We have demonstrated these capabilities in vivo using intraperitoneal vasculature. The data sets generated by the operator have value both as video images for signal visualization procedures providing real-time guidance and a stack of 12-bit frames for future quantitative analysis. Traditional ROI analysis with pixel averaging is now also applicable to each image frame from the endoscope- or catheter-based procedure. For example, post–acquisition processing of images similar to those shown in Figure 5 would allow quantization of vascular leak of fluorescent imaging agents by comparing intravascular with adjacent extravascular signal.

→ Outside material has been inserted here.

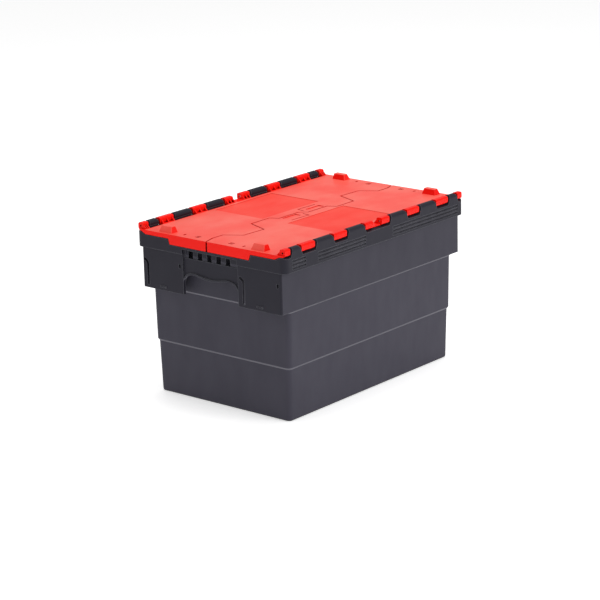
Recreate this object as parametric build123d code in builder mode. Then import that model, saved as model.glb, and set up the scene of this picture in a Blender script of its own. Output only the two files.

Improvements in the sophistication of optical imaging technology will allow independent or combined systems to take full advantage of optical molecular imaging opportunities that have expanded in recent years as a result of the development of activatable and targeted optical probes. Outside the realm of optical imaging, a software implementation similar to the one shown here can easily be applied to other real-time acquisition modalities. Taking advantage of a multithreaded computer code, the data pipeline has the potential to be generalized to multiple simultaneous data streams and to many types of cameras, including fluoroscopy, thermal maps, visible light, or other real-time images, such as from ultrasonography.